Don’t throw your dishes away just yet
There are still several hundred English language channels available on Sky, you just need a subscription. A Sky subscription starts at £21.50 a month. It cannot directly receive the terrestrial channels but most programs are available on Sky Anytime, their catch-up service. You simply tell it to record a past program and it appears in the program guide like any other recording. The quality is the same as the original broadcast with no buffering. If you are not bothered about watching programs live then this is a very elegant solution and it skips most of the adverts for you.
If you are a bit of a risk-taker, you could gamble on Intelsat 907 which provides a back-up service to Freeview. It is not intended for public use and the system is encrypted, but £150 buys a receiver that can receive and decrypt the channels on a 90cm dish. The dish needs to be turned about 60˚ to the West. The gamble is that the encryption key is changed around 3 times a year so you will lose reception until somebody finds the new code.
Sling your TV.
Well not literally, but if you have a home in the UK as well as France then you can plug a device called a Sling Box into your set-top box in the UK and connect it to the internet. You then watch it from anywhere that has an Internet connection. If you have a subscription to Sky or cable TV, you can do everything in France that you could do in Britain, including sub-titles.
To watch it you need a PC, Mac, IOS or Android device. Even if you don’t own a home in the UK, a friend or relative might help but remember, you are taking over the box and if someone is watching it in the UK, they might get upset if you change channels!

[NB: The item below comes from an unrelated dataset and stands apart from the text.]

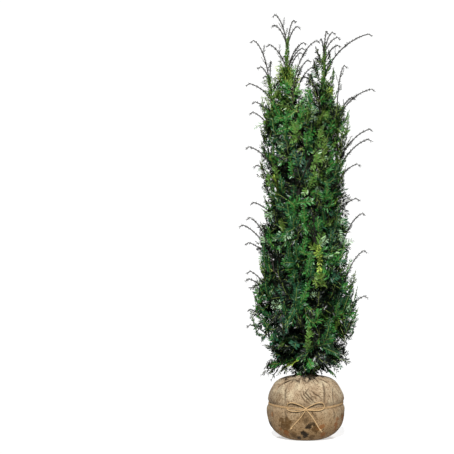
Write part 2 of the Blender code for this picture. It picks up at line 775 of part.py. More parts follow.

A lower cost alternative to a Sling Box, is a Belkin @TV Plus, £39 on Amazon, not quite as slick as the Sling box but works perfectly well.
The good thing is that you don’t need a fast Internet connection. These work perfectly well at speeds under 1Mb which would render most on-line systems useless, and there is no ongoing cost.
Zattoo may be all you need.
Zattoo is a Switzerland based service that shows UK TV live. Fortunately, clever Overplay easily fools it into thinking you are in Switzerland, at the same time as fooling BBC into thinking you are in the UK. The service is free but you have to put up with adverts every time you change channel. Zattoo really comes into its own however when you pay a subscription ranging from €6.60 for a month to €54 for a full year.
With a subscription you skip the adverts, get a higher quality service, a 7 day catch-up service and almost unlimited recording. You can only subscribe to Zattoo through the Google Play store, or with a Swiss Bank Account. Certainly this is one of the best services that I have looked at, particularly with a subscription.
On-line TV service providers.
If you are a true technophobe and want someone else to set everything up for you then there are lots of services aimed at you. Herman of Sky Digi (www.skydigi.fr/ )was kind enough to loan me a set top box connected to a service provided by Skycards.EU. This provided access to the normally free to view UK channels and it worked pretty well. I connected on a 2MB Orange ADSL line without significant buffering. Changing channels was as easy as pressing channel up or channel down and the lag between choosing a channel and it playing wasn’t too bad. Picture quality wasn’t marvellous but may have been better on a faster connection.
When I got the box their catch-up service was down but it was restored after a few days, I also had a few problems with the box not starting up when powered on but nothing serious. Sky-Digi charges up to €320 to supply the box and set it up with all necessary cables and connectors, the service is then €18 a month or €200 for a year.
An interesting variant on this is that they will rent boxes for a week at a time for €15 a week, this may well be of interest to people with holiday home owners or agents.